Breaking the glass ceiling: Deyi Wu

Interview with Deyi Wu, President Elect of the NSW Young Liberals

Deyi Wu was named President Elect of the NSW Young Liberals last week. This makes her the first female President since Natasha Maclaren-Jones fifteen years ago. The Sydney Tory sat down with Deyi this International Women’s Day to reflect on the unique experience of women in politics and to hear her story.

Describe your early life?

My family were all Labor voters. I did not grow up talking politics at the dinner table. When I first joined, I literally knew nothing. I joined right before the federal election in 2016, and I remember not being able to hold a conversation with voters. So I went home and I studied the Australian Parliament House website, made notes on each of the Liberal and Labor MPs, and started reading the news every day. From someone who was completely disengaged and unfamiliar with the political process, it’s incredible how much you can achieve if you really want it. 

When did you know you wanted to join the Liberal Party?
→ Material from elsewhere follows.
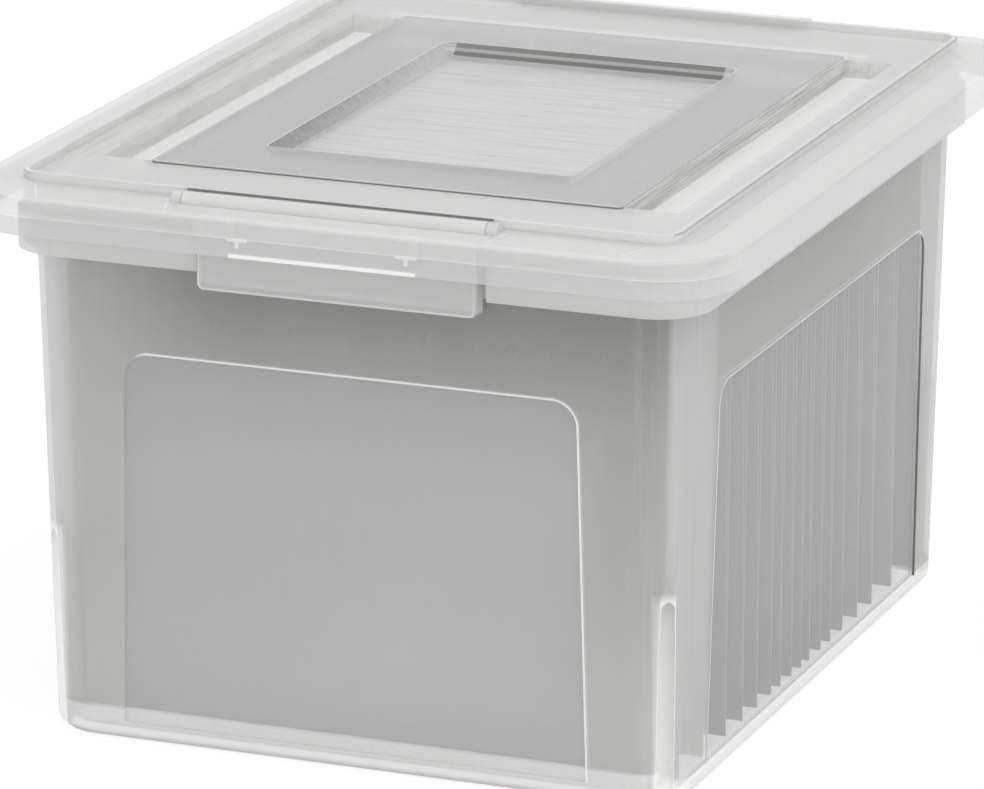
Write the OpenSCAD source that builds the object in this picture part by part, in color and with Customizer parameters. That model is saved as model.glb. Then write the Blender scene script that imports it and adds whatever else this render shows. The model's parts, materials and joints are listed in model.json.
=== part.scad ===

I remember sitting in my Arts class thinking that these people had very different values, and wondering why I had to preface every argument with “to play devil’s advocate”. Little did I know that the more Marxist ideology I was taught, the more it pushed me towards the right! I knew a friend who was in the NSW Young Liberals, so I reached out in my first week of uni, and the rest is history.

Who have been the strongest influences on your character development?

My family, which includes my mother and my two brothers, have been the biggest influences in my life. I wouldn’t be here without them. People gloss over family values in our party, but I truly believe families are the bedrock of our society. When you have a supportive family, you can fail and fail again and still have the ability to get up and try again. 


Describe your journey to the top of the largest centre-right youth movement in Australia?

It’s been a slow and steady race to the top – more tortoise, less hare. During the first four years of my involvement in the Young Liberals, I just put my head down and worked hard. It was only in the fifth year that I began to see that Young Liberal Presidency was a real possibility. By the time I had decided to run, I had built up genuine relations with members from across the state and accrued experience managing many aspects of the Movement’s operations. I also saw the parts that needed change. I had a great team behind me – all-male – who believed in me and encouraged me to push past my comfort zone. I look back on the last year and it’s quite surreal we’re finally here. This is where the hard work truly begins. 


What matters most to you in a leader?

The capacity to show respect, even if you vehemently disagree with the other party. 

What accomplishment are you most proud of?

Definitely achieving Young Liberal President (elect). When you’ve never seen a woman occupy that position during your time in the Young Liberals, you don’t let yourself even dream of aiming for that position. Now that we have done that, the next generation of young female leaders can dream even bigger than I did.

What are the biggest challenges you have faced as a woman in the political sphere?

Being underestimated, which can be both a blessing and a curse. A curse because you’re overlooked and have to work twice as hard to be noticed; but a blessing because you can get a lot of work done when no one is watching. 

What would you say to young women who want to get politically involved?

Take the plunge and dive in head first. The best thing you can do is to keep pushing the dial to ensure women have a seat at the table. We owe it to the women before us and everything they achieved to get us where we are today. Not only that, at a personal level, you will learn to become more assertive and confident in yourself; traits which you can take anywhere.